Ritorna il western

“The Salvation” è un gioco stilistico di riscrittura ben fatto ma fine a se stesso

1870, profondo West: l’immigrato danese Jon attende da anni di portare il figlio e la moglie negli Stati Uniti. Finalmente la famiglia si ricongiunge. Ma l’idillio dura poco. Due balordi uccidono, davanti ai suoi occhi, la donna e il bambino. Jon si vendica immediatamente. Ma non sa che gli uomini che ha ucciso sono imparentati con lo spietato colonnello che terrorizza la zona. Si trova suo malgrado coinvolto in una catena di vendette senza fine.

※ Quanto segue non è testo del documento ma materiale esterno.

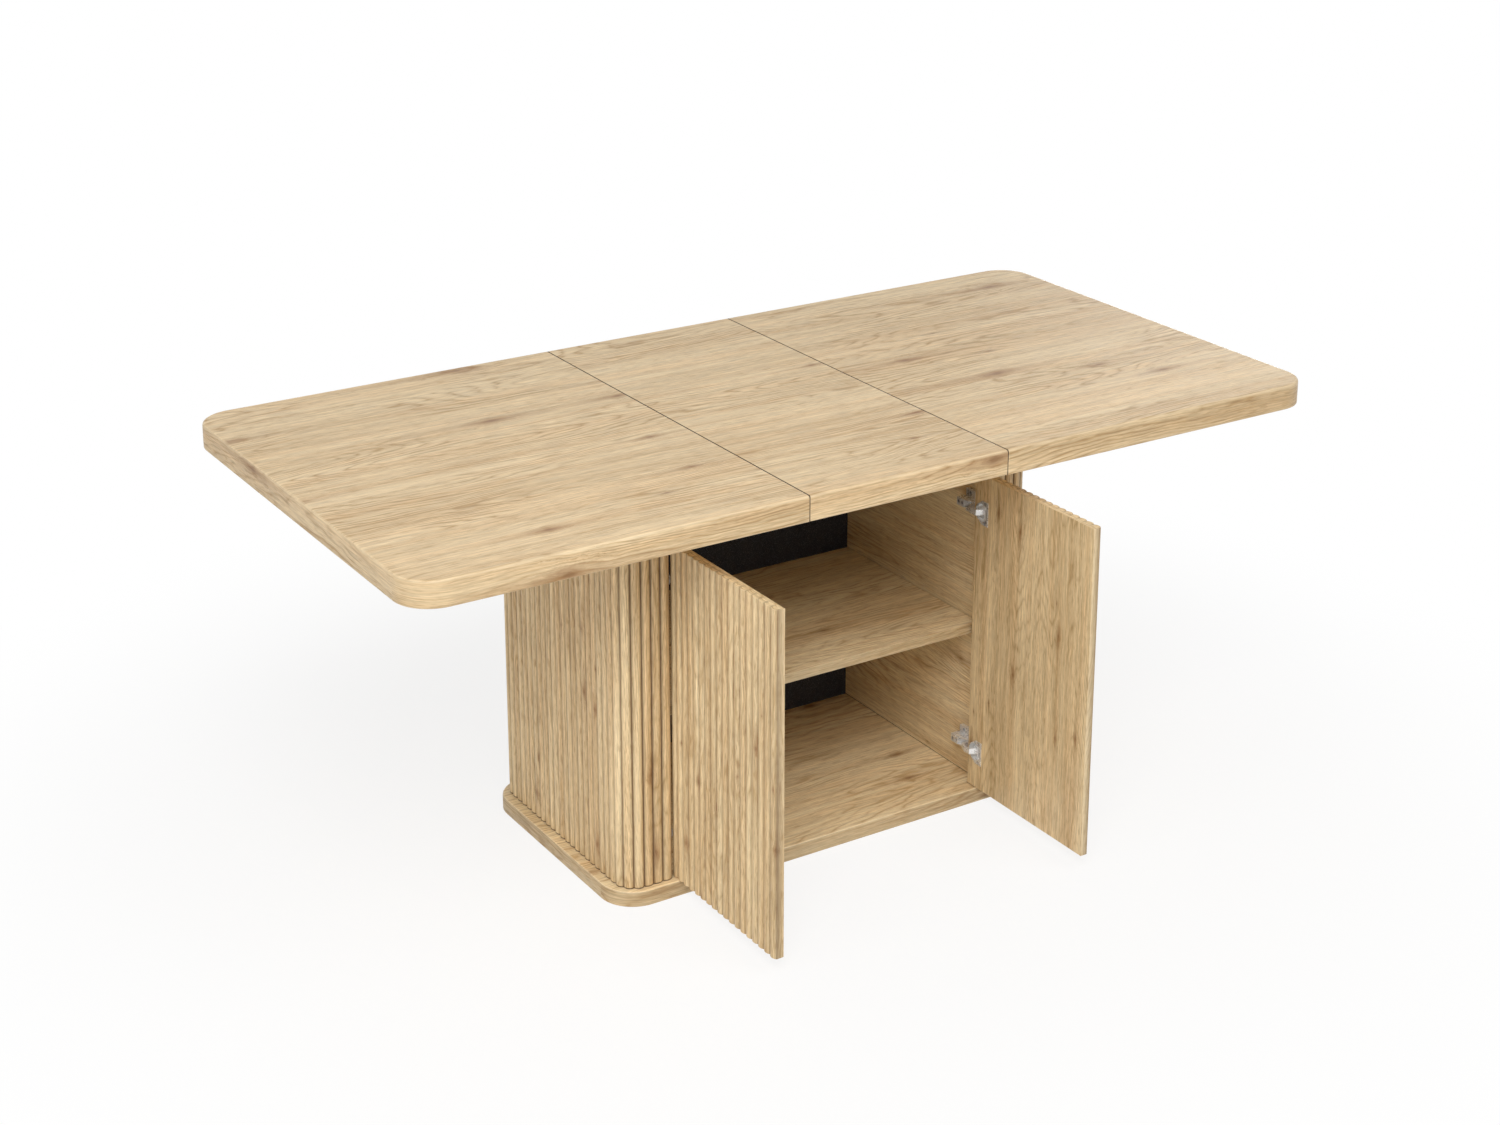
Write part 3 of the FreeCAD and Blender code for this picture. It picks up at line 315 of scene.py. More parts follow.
def bent_grain(graph, grain, parted):
    """The grain after its bends to the side and round the knots."""
    along, across, _ = graph.split(grain)
    wander = graph.minus(layer(graph, "wander", grain), 0.5)
    ripple = graph.minus(layer(graph, "ripple", grain), 0.5)
    bend = graph.times_plus(wander, WANDER, graph.times(ripple, RIPPLE))
    bend = graph.times_plus(parted, -KNOT_PUSH, bend)
    return graph.combine(along, graph.plus(across, bend))


def growth_lines(graph, grain, bent, broken):
    """Contour lines of the hills, from 0 between two lines to 1 on a line."""
    contours = graph.times_plus(layer(graph, "hills", bent), CONTOURS,
                                layer(graph, "jitter", bent))
    crest = graph.unsigned(graph.minus(graph.math("FRACT", contours), 0.5))
    growth = graph.math("POWER", graph.times(crest, 2.0), GROWTH_SHARPNESS)
    return graph.times(graph.times(growth, broken), contrasted(graph, "patches", grain))


# %% The oak group
def oak_group():
    graph, given, made = new_group("oak_grain", "ShaderNodeTree", (
        (VECTOR, "Grain", None), (COLOUR, "Light", (1, 1, 1, 1)), (COLOUR, "Dark", (0, 0, 0, 1)),
        (COLOUR, "Knot", (0, 0, 0, 1)), (COLOUR, "Tint", (1, 1, 1, 1)), (FLOAT, "Streaks", 1.0),
        (FLOAT, "Figure", 0.3), (FLOAT, "Fibre", 0.1), (FLOAT, "Pores", 0.35),
        (FLOAT, "Knots", 0.6), (FLOAT, "Knot scale", 1.0)),
        ((COLOUR, "Colour"), (FLOAT, "Roughness"), (FLOAT, "Height")))
    grain, brown = given["Grain"], given["Knot"]
    mask, parted = knot_marks(graph, given)
    bent = bent_grain(graph, grain, parted)
    broad, bands, lines, fibre, pores, broken, tinted = (
        contrasted(graph, name, bent)
        for name in ("broad", "bands", "lines", "fibre", "pores", "broken", "tint"))
    streaks = graph.times_plus(broad, BROAD_SHARE, graph.times(bands, BANDS_SHARE))
    streaks = graph.times_plus(lines, LINES_SHARE, streaks)
    streaks = graph.times(streaks, given["Streaks"])
    figure = graph.times(growth_lines(graph, grain, bent, broken), given["Figure"])
    pores = graph.times(pores, graph.times_plus(bands, 1.0 - PORES_LEAST, PORES_LEAST))
    pores = graph.times(pores, given["Pores"])

    share = graph.math("ADD", streaks, figure, clamp=True)
    colour = graph.mix(share, given["Light"], given["Dark"])
    colour = graph.mix(tinted, colour, graph.mix(1.0, colour, given["Tint"], "MULTIPLY"))
    shade = graph.times_plus(graph.minus(fibre, 0.5), given["Fibre"], 1.0)
    colour = graph.mix(1.0, colour, graph.combine(shade, shade, shade), "MULTIPLY")
    colour = graph.mix(pores, colour, graph.mix(0.5, given["Dark"], brown))
    for name, strength in KNOT_STAINS:
        colour = graph.mix(graph.times(mask[name], strength), colour, brown)
    dark_core = graph.mix(1.0, brown, CORE_SHADE, "MULTIPLY")
    core = graph.times(mask["core"], CORE_STAIN)
    graph.feed(made["Colour"], graph.mix(core, colour, dark_core))
    rough = graph.times_plus(pores, PORE_ROUGH, graph.times_plus(fibre, FIBRE_ROUGH, ROUGH))
    graph.feed(made["Roughness"], rough)
    sunk = graph.times(graph.plus(pores, mask["core"]), -PORE_DEPTH)
    graph.feed(made["Height"], graph.times_plus(fibre, FIBRE_HEIGHT, sunk))
    return graph.tree


OAK = oak_group()
print("oak group:", len(OAK.nodes), "nodes")

# %% [markdown]
# ## Worn, brightened edges and handling marks, shared by wood and metal
# Hands and cloths polish the edges of a piece first. The mesh code below marks each rounded
# edge with the attribute `edge`, from 0 on the flats to 1 in the middle of the rounding, and
# one group turns it into a paler, smoother finish: partly wear, and partly a painted
# highlight along the rounding. The second group gives faint smudges: it only changes the
# roughness, so it shows where a lamp is reflected.

# %% The edge and handling groups
EDGE_POLISH = 0.12           # how much smoother a fully worn edge is
WEAR_CELLS = (18.0, 90.0, 90.0)          # patches of wear in a metre, long along X
WEAR_PATCHES = (0.3, 0.7, 0.45, 1.0)     # noise values, then the least and the full wear


def edge_group():
    graph, given, made = new_group("edge_wear_and_highlight", "ShaderNodeTree", (
        (COLOUR, "Colour", (1, 1, 1, 1)), (COLOUR, "Worn", (1, 1, 1, 1)), (FLOAT, "Wear", 0.5),
        (FLOAT, "Roughness", 0.5), (VECTOR, "Grain", None)),
        ((COLOUR, "Colour"), (FLOAT, "Roughness")))
    edge = graph.attribute("edge")
    patchy = graph.noise(given["Grain"], WEAR_CELLS, 3.0, flat=False)
    patchy = graph.ranged(patchy, *WEAR_PATCHES)
    worn_and_lit = graph.times(graph.times(edge, patchy), given["Wear"])
    graph.feed(made["Colour"], graph.mix(worn_and_lit, given["Colour"], given["Worn"]))
    graph.feed(made["Roughness"], graph.times_plus(worn_and_lit, -EDGE_POLISH, given["Roughness"]))
    return graph.tree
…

“The Salvation”, del regista danese Kristian Levring, è un western che omaggia i grandi film del passato, riproponendone gli elementi essenziali. Un cattivo che tiranneggia un’intera cittadina. Una donna fatale che alla fine si pente e si redime. Uno sceriffo-predicatore che non riesce a mantenere l’ordine. Un eroe individualista e solitario che cerca una giustizia privata e che salva un’intera comunità. Il regista indugia nelle scene all’aperto, nei grandi spazi del West, e naturalmente nelle sparatorie, da sempre pilastro del genere. Ma quali sono le sequenze più celebri dei western del passato? Indimenticabile è senz’altro John Wayne, alla guida della carovana che attraversa la Monument valley e che spara contro gli indiani che stanno attaccando. È “Ombre rosse” capolavoro di John Ford. Altra scena memorabile è quella finale di “Mezzogiorno di fuoco”. Gary Cooper è lo sceriffo di una cittadina. Nel giorno del suo matrimonio scopre che un assassino che aveva fatto imprigionare sta tornando per ucciderlo, con il treno delle 12. Decide di affrontarlo e di farlo da solo, tra le strade assolate della sua città, mentre la futura moglie aspetta in ansia. Ma chi ha rivoluzionato il modo di girare le scene dei western è stato senz’altro il nostro Sergio Leone. Ne “Il buono, il brutto e il cattivo”, lo scontro finale è raccontato con intensi primi piani dei protagonisti (Clint Eastwood su tutti) e la musica incalzante di Ennio Morricone, all’interno di un cimitero. Un gioco di sguardi prima che di pallottole in un crescendo di tensione. Come succede anche in “C’era una volta il West”, dove si fronteggiano a colpi di occhiate e silenzi, Charles Bronson e Henry Fonda. E dove la bellissima Claudia Cardinale, come tutte le donne dei western, rimane da sola mentre gli uomini partono verso nuove avventure e vendette. Con “Il mucchio selvaggio” Sam Peckinpah mostra per la prima volta la vera violenza: la scena della sparatoria è ripresa da diversi punti di vista e riproposta al ralenty. Senza questo film non saremmo potuti arrivare a “Django” di Quentin Tarantino che, ovviamente, è una diretta filiazione di quel modello, così come dei modelli precedenti.

L’opera del regista, americano, infatti, in pieno stile postmoderno, omaggia tutto il genere western, con citazioni di ogni tipo. Anche “The Salvation” rende onore a tutti questi grandi classici: pochi dialoghi con battute ad effetto, musiche in sottofondo, scene dove s’incrociano sguardi e pallottole. Ma a differenza di “Django” la sua rimane un’operazione eminentemente formale, di riproposizione degli stereotipi del genere.

Non c’è un ripensamento etico alla base, come invece avviene con Tarantino. Nel senso che nel cinema classico il western aveva un’etica ben precisa: era l’affermazione della civiltà bianca e della sua cultura sullo stato selvaggio di natura (di cui facevano parte anche gli indiani). Con gli anni Sessanta si è capovolta l’etica di base: i bianchi sono invasori senza rispetto per la cultura locale indiana, degli usurpatori violenti, dei colonialisti. Tarantino, naturalmente, è figlio di questa revisione ideologica su cui aggiunge la sua personale visione: quella di un mondo nichilista privo di valori. In “The Salvation” non troviamo nulla di tutto questo: siamo di fronte ad un gioco stilistico di riscrittura di storie passate, sicuramente ben fatto, ma forse un po’ fine a se stesso.